Why Residents Wanted Clarity

Even if the emergency language was procedural, residents still had reason to want a clearer explanation.

The property was not just an empty piece of land being annexed in isolation. It was connected to a former tire-related property, cleanup activity, possible environmental concerns, probate or ownership issues, and a proposed Dollar General development.

Public concern about those issues should not be dismissed as confusion or opposition for its own sake. The process involved multiple moving parts, and the public-facing language did not always make those parts easy to separate.

The most important distinction is this: the available records do not show that “emergency” meant there was an immediate documented danger at the property. They point instead to a time-sensitive legal process.

But that does not erase the transparency problem. If a government process is legally time-sensitive, officials should explain that clearly, especially when the issue affects a neighborhood and involves prior cleanup concerns.

The Larger Takeaway

The Silver Street annexation is a reminder that government language can shape public trust.

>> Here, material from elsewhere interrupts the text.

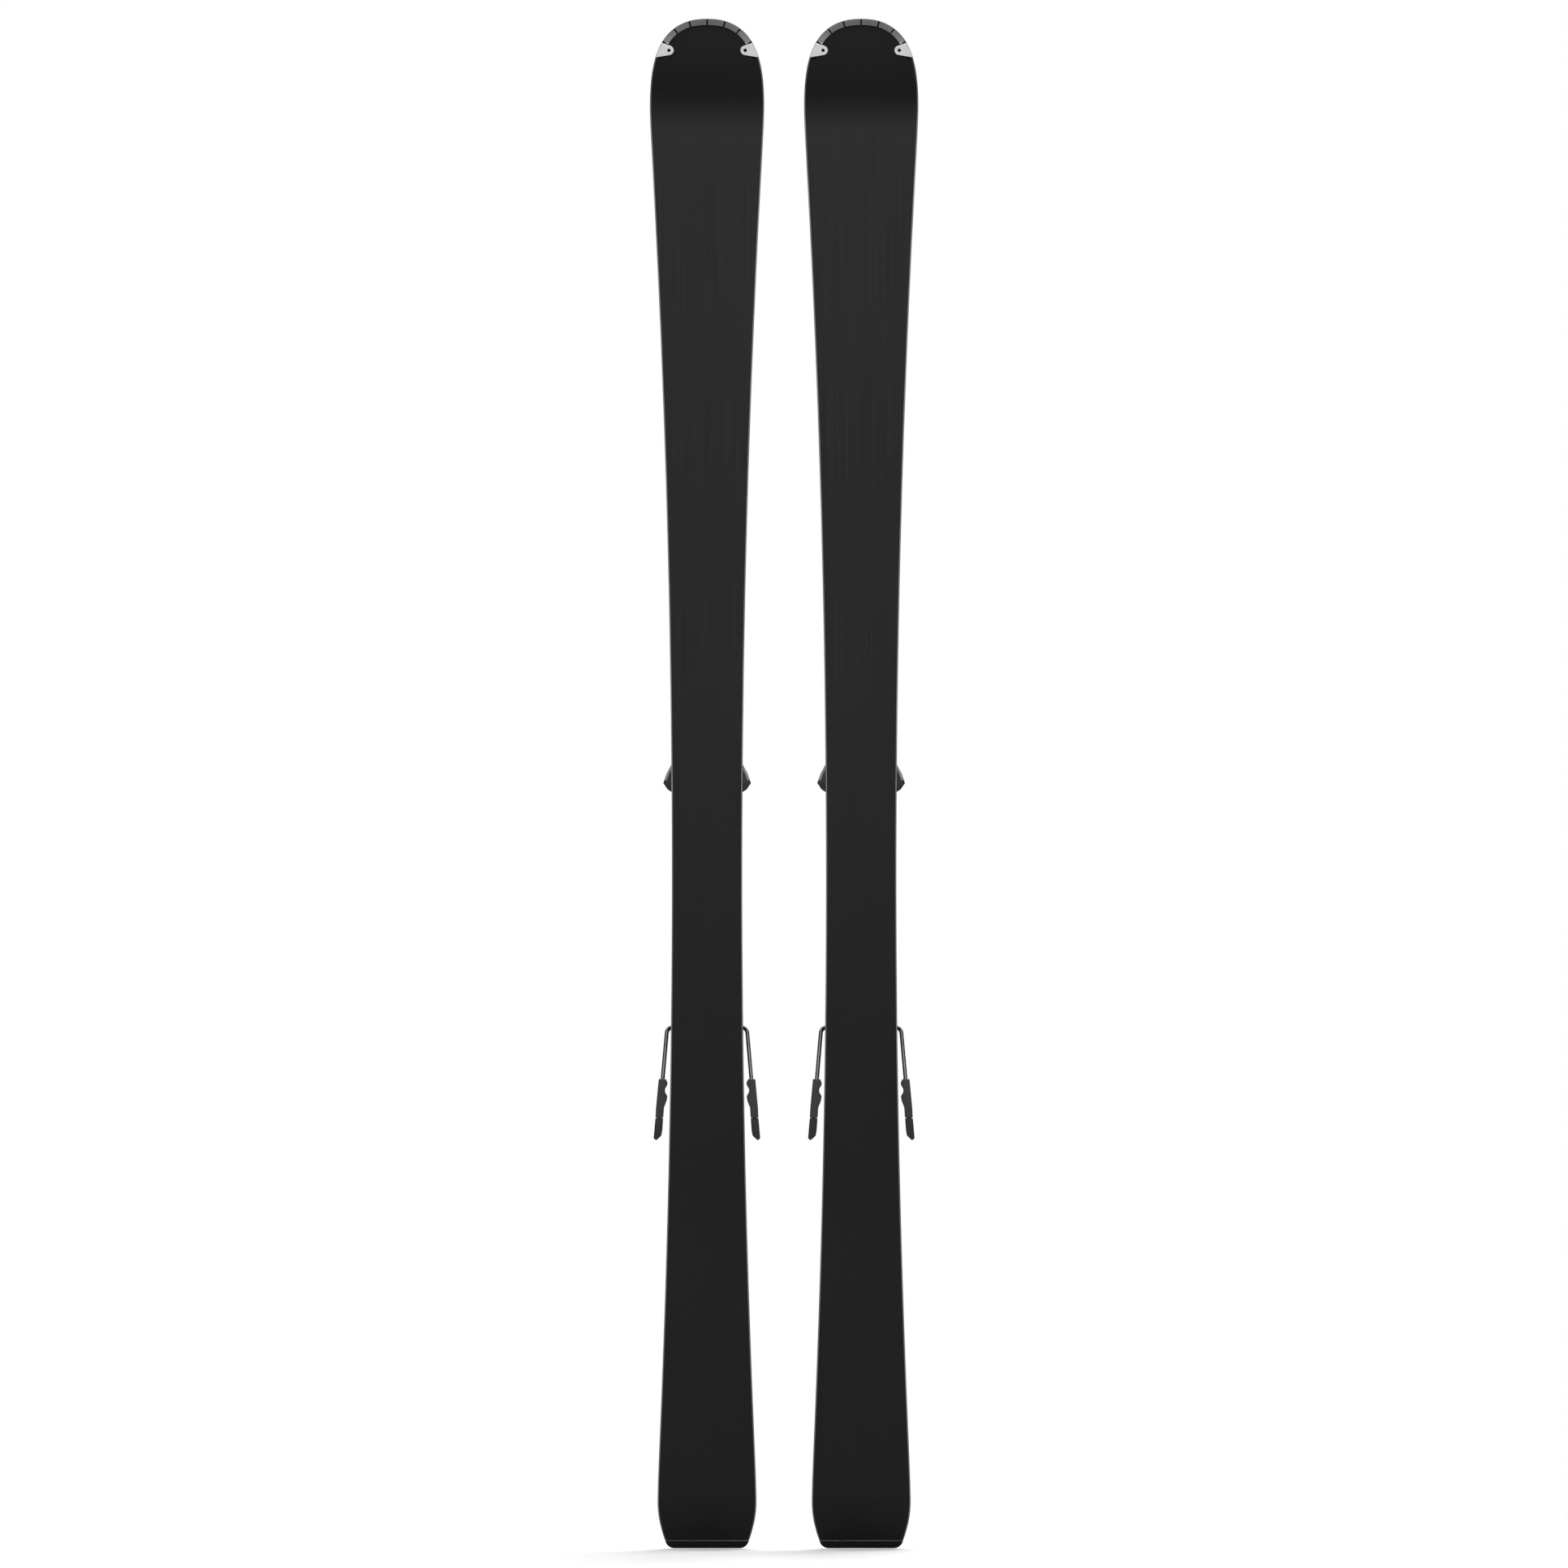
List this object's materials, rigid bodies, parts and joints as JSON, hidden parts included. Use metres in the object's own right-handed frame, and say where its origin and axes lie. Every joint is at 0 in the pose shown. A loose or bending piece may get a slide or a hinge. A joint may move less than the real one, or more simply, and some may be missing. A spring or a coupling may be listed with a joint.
{
  "type": "alpine skis with bindings",
  "caption": "Pair of shaped alpine carving skis standing upright side by side, with step-in toe and heel bindings, sprung ski brakes, steel edges and metal tip guards.",
  "frame": {"origin": "the point of the first ski's flat running base below the middle of the boot", "axes": "+Z along the skis to the tips, -Y out of the running bases, +X from the first ski to the second"},
  "size_m": [0.2806, 0.1563, 1.6],
  "materials": {
    "core": "wood core",
    "topsheet": "satin laminate",
    "base": "structured polyethylene",
    "edge": "ground steel",
    "tip_guard": "brushed",
    "tail_guard": "dark anodised",
    "plastic": "moulded",
    "grey_plastic": "moulded",
    "steel": "bright steel"
  },
  "bodies": {
    "ski1": {"ski1_core": "core", "ski1_topsheet": "topsheet", "ski1_base": "base", "ski1_edge_left": "edge", "ski1_edge_right": "edge", "ski1_tip_guard": "tip_guard", "ski1_tail_guard": "tail_guard", "ski1_binding_plate": "plastic", "ski1_toe_base": "plastic", "ski1_toe_housing": "plastic", "ski1_toe_pin_left": "steel", "ski1_toe_pin_right": "steel", "ski1_toe_spring": "steel"},
    "ski1_wing_left": {"ski1_toe_wing_left": "plastic"},
    "ski1_wing_right": {"ski1_toe_wing_right": "plastic"},
    "ski1_afd": {"ski1_afd_plate": "grey_plastic"},
    "ski1_t_piston": {"ski1_toe_piston": "steel"},
    "ski1_toe_adjuster": {"ski1_toe_screw": "steel"},
    "ski1_heel_carriage": {"ski1_heel_track": "plastic", "ski1_heel_pin": "steel"},
    "ski1_latch": {"ski1_heel_latch": "grey_plastic"},
    "ski1_heel_cup": {"ski1_heel_housing": "plastic", "ski1_heel_spring": "steel"},
    "ski1_plunger": {"ski1_heel_piston": "steel"},
    "ski1_heel_adjuster": {"ski1_heel_screw": "steel"},
    "ski1_lever": {"ski1_heel_lever": "grey_plastic"},
    "ski1_brake": {"ski1_brake_pedal": "plastic", "ski1_brake_wire": "steel", "ski1_brake_foot_left": "grey_plastic", "ski1_brake_foot_right": "grey_plastic"},
    "ski2": {"ski2_core": "core", "ski2_topsheet": "topsheet", "ski2_base": "base", "ski2_edge_left": "edge", "ski2_edge_right": "edge", "ski2_tip_guard": "tip_guard", "ski2_tail_guard": "tail_guard", "ski2_binding_plate": "plastic", "ski2_toe_base": "plastic", "ski2_toe_housing": "plastic", "ski2_toe_pin_left": "steel", "ski2_toe_pin_right": "steel", "ski2_toe_spring": "steel"},
    "ski2_wing_left": {"ski2_toe_wing_left": "plastic"},
    "ski2_wing_right": {"ski2_toe_wing_right": "plastic"},
    "ski2_afd": {"ski2_afd_plate": "grey_plastic"},
    "ski2_t_piston": {"ski2_toe_piston": "steel"},
    "ski2_toe_adjuster": {"ski2_toe_screw": "steel"},
    "ski2_heel_carriage": {"ski2_heel_track": "plastic", "ski2_heel_pin": "steel"},
    "ski2_latch": {"ski2_heel_latch": "grey_plastic"},
    "ski2_heel_cup": {"ski2_heel_housing": "plastic", "ski2_heel_spring": "steel"},
    "ski2_plunger": {"ski2_heel_piston": "steel"},
    "ski2_heel_adjuster": {"ski2_heel_screw": "steel"},
    "ski2_lever": {"ski2_heel_lever": "grey_plastic"},
    "ski2_brake": {"ski2_brake_pedal": "plastic", "ski2_brake_wire": "steel", "ski2_brake_foot_left": "grey_plastic", "ski2_brake_foot_right": "grey_plastic"}
  },
  "joints": [
    {"name": "ski1_toe_wing_left_swing", "type": "hinge", "parent": "ski1", "child": "ski1_wing_left", "pos_m": [-0.018, 0.038, 0.172], "axis": [0, 1, 0], "range_deg": [0, 30], "stiffness_Nm_per_rad": 12, "springref_deg": -14.32},
    {"name": "ski1_toe_wing_right_swing", "type": "hinge", "parent": "ski1", "child": "ski1_wing_right", "pos_m": [0.018, 0.038, 0.172], "axis": [0, -1, 0], "range_deg": [0, 30], "stiffness_Nm_per_rad": 12, "springref_deg": -14.32},
    {"name": "ski1_toe_piston_slide", "type": "slide", "parent": "ski1", "child": "ski1_t_piston", "axis": [0, 0, -1], "range_m": [0, 0.0041], "deforming": ["ski1_toe_spring"]},
    {"name": "ski1_toe_screw_turn", "type": "hinge", "parent": "ski1", "child": "ski1_toe_adjuster", "pos_m": [0, 0.047, 0.2145], "axis": [0, 0, 1], "range_deg": [-360, 360]},
    {"name": "ski1_afd_slide", "type": "slide", "parent": "ski1", "child": "ski1_afd", "axis": [1, 0, 0], "range_m": [-0.008, 0.008], "stiffness_N_per_m": 600},
    {"name": "ski1_heel_track_slide", "type": "slide", "parent": "ski1", "child": "ski1_heel_carriage", "axis": [0, 0, 1], "range_m": [-0.012, 0.012]},
    {"name": "ski1_heel_latch_lift", "type": "hinge", "parent": "ski1_heel_carriage", "child": "ski1_latch", "pos_m": [0, 0.028, -0.224], "axis": [1, 0, 0], "range_deg": [0, 18], "stiffness_Nm_per_rad": 0.5, "springref_deg": -28.65},
    {"name": "ski1_heel_step_in", "type": "hinge", "parent": "ski1_heel_carriage", "child": "ski1_heel_cup", "pos_m": [0, 0.056, -0.182], "axis": [-1, 0, 0], "range_deg": [0, 36], "stiffness_Nm_per_rad": 10, "springref_deg": -17.19},
    {"name": "ski1_heel_piston_slide", "type": "slide", "parent": "ski1_heel_cup", "child": "ski1_plunger", "axis": [0, 0, -1], "range_m": [0, 0.0046], "deforming": ["ski1_heel_spring"]},
    {"name": "ski1_heel_screw_turn", "type": "hinge", "parent": "ski1_heel_cup", "child": "ski1_heel_adjuster", "pos_m": [0, 0.056, -0.22], "axis": [0, 0, 1], "range_deg": [-360, 360]},
    {"name": "ski1_heel_lever_press", "type": "hinge", "parent": "ski1_heel_cup", "child": "ski1_lever", "pos_m": [0, 0.08, -0.188], "axis": [-1, 0, 0], "range_deg": [0, 20], "stiffness_Nm_per_rad": 0.5, "springref_deg": -34.38},
    {"name": "ski1_brake_swing", "type": "hinge", "parent": "ski1_heel_carriage", "child": "ski1_brake", "pos_m": [0, 0.028, -0.1113], "axis": [1, 0, 0], "range_deg": [0, 36], "stiffness_Nm_per_rad": 2.5, "springref_deg": -28.65},
    {"name": "ski2_toe_wing_left_swing", "type": "hinge", "parent": "ski2", "child": "ski2_wing_left", "pos_m": [0.1432, 0.038, 0.172], "axis": [0, 1, 0], "range_deg": [0, 30], "stiffness_Nm_per_rad": 12, "springref_deg": -14.32},
    {"name": "ski2_toe_wing_right_swing", "type": "hinge", "parent": "ski2", "child": "ski2_wing_right", "pos_m": [0.1792, 0.038, 0.172], "axis": [0, -1, 0], "range_deg": [0, 30], "stiffness_Nm_per_rad": 12, "springref_deg": -14.32},
    {"name": "ski2_toe_piston_slide", "type": "slide", "parent": "ski2", "child": "ski2_t_piston", "axis": [0, 0, -1], "range_m": [0, 0.0041], "deforming": ["ski2_toe_spring"]},
    {"name": "ski2_toe_screw_turn", "type": "hinge", "parent": "ski2", "child": "ski2_toe_adjuster", "pos_m": [0.1612, 0.047, 0.2145], "axis": [0, 0, 1], "range_deg": [-360, 360]},
    {"name": "ski2_afd_slide", "type": "slide", "parent": "ski2", "child": "ski2_afd", "axis": [1, 0, 0], "range_m": [-0.008, 0.008], "stiffness_N_per_m": 600},
    {"name": "ski2_heel_track_slide", "type": "slide", "parent": "ski2", "child": "ski2_heel_carriage", "axis": [0, 0, 1], "range_m": [-0.012, 0.012]},
    {"name": "ski2_heel_latch_lift", "type": "hinge", "parent": "ski2_heel_carriage", "child": "ski2_latch", "pos_m": [0.1612, 0.028, -0.224], "axis": [1, 0, 0], "range_deg": [0, 18], "stiffness_Nm_per_rad": 0.5, "springref_deg": -28.65},
    {"name": "ski2_heel_step_in", "type": "hinge", "parent": "ski2_heel_carriage", "child": "ski2_heel_cup", "pos_m": [0.1612, 0.056, -0.182], "axis": [-1, 0, 0], "range_deg": [0, 36], "stiffness_Nm_per_rad": 10, "springref_deg": -17.19},
    {"name": "ski2_heel_piston_slide", "type": "slide", "parent": "ski2_heel_cup", "child": "ski2_plunger", "axis": [0, 0, -1], "range_m": [0, 0.0046], "deforming": ["ski2_heel_spring"]},
    {"name": "ski2_heel_screw_turn", "type": "hinge", "parent": "ski2_heel_cup", "child": "ski2_heel_adjuster", "pos_m": [0.1612, 0.056, -0.22], "axis": [0, 0, 1], "range_deg": [-360, 360]},
    {"name": "ski2_heel_lever_press", "type": "hinge", "parent": "ski2_heel_cup", "child": "ski2_lever", "pos_m": [0.1612, 0.08, -0.188], "axis": [-1, 0, 0], "range_deg": [0, 20], "stiffness_Nm_per_rad": 0.5, "springref_deg": -34.38},
    {"name": "ski2_brake_swing", "type": "hinge", "parent": "ski2_heel_carriage", "child": "ski2_brake", "pos_m": [0.1612, 0.028, -0.1113], "axis": [1, 0, 0], "range_deg": [0, 36], "stiffness_Nm_per_rad": 2.5, "springref_deg": -28.65},
    {"name": "ski2_lift", "type": "slide", "parent": "ski1", "child": "ski2", "axis": [0, 0, 1], "range_m": [0, 0.3]}
  ],
  "couplings": [
    {"joint": "ski1_toe_piston_slide", "follows": "ski1_toe_wing_left_swing", "m_per_rad": 0.00764},
    {"joint": "ski1_heel_piston_slide", "follows": "ski1_heel_step_in", "m_per_rad": 0.00716},
    {"joint": "ski2_toe_piston_slide", "follows": "ski2_toe_wing_left_swing", "m_per_rad": 0.00764},
    {"joint": "ski2_heel_piston_slide", "follows": "ski2_heel_step_in", "m_per_rad": 0.00716}
  ]
}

A legally routine phrase may sound alarming to residents. A time-sensitive process may look like a rushed process. A state-funded cleanup may draw public concern when the same property is later connected to private development.

None of that proves wrongdoing. But it does show why clear public explanation matters.

The fair conclusion from the records reviewed is this: the Silver Street annexation appears to have used emergency language because of legal timing, not because of an immediate documented property emergency. At the same time, residents were left trying to understand a complicated overlap of cleanup, annexation, zoning, probate, ownership, and development issues.

That is where the public accountability issue remains.

References:

Additional records were reviewed from public records requests submitted to Marion Public Health and the Marion City/County Regional Planning Commission.